If the computer has been shut down, how can the usb port be still live?
USB flash drives are just another type of electronic circuit, with a controller, etc. Just get a quality one, and back up your data, nothing lasts forever.
No,you don't have to unmount it. Normally random programs don't access it, so it could be left in all the time.
I've know system admins to run a virtual machine off a USB stick on a bare metal hypervisor that runs and entire classroom of computers dual booting Windows and MacOS. He wasn't worried about frying.
I unmount USB drives because I use them elsewhere, may forget to unmount them when I remove them.
I also run updatedb every hour, don't want USB drives to be included - but I could remedy that in /etc/updatedb.conf.
The guy who wrote the last hardware columns for Dr Dobbs reported on a project that used a USB drive, updated the same variable every 6 seconds, burnt out that cell in relatively short time.
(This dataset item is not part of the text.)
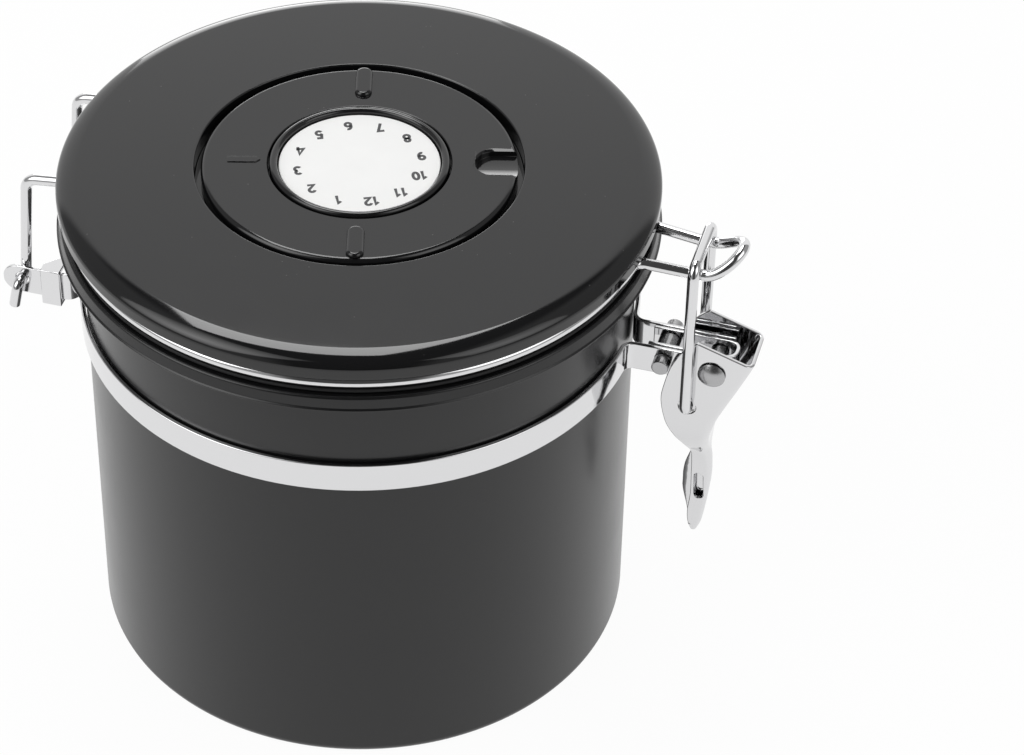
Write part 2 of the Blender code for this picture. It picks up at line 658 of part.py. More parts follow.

This was before the load-leveling managers that equalized cell usage by separating the logical addresses from physical addresses.
Last edited by RandomTroll; 03-08-2022 at 11:36 PM.
If the computer has been shut down, how can the usb port be still live?
Some PCs & laptops keep power to certain ports for charging devices, etc. It totally depends on the manufacturer if the port remains live for power or not. AFAIK none are active electronically though.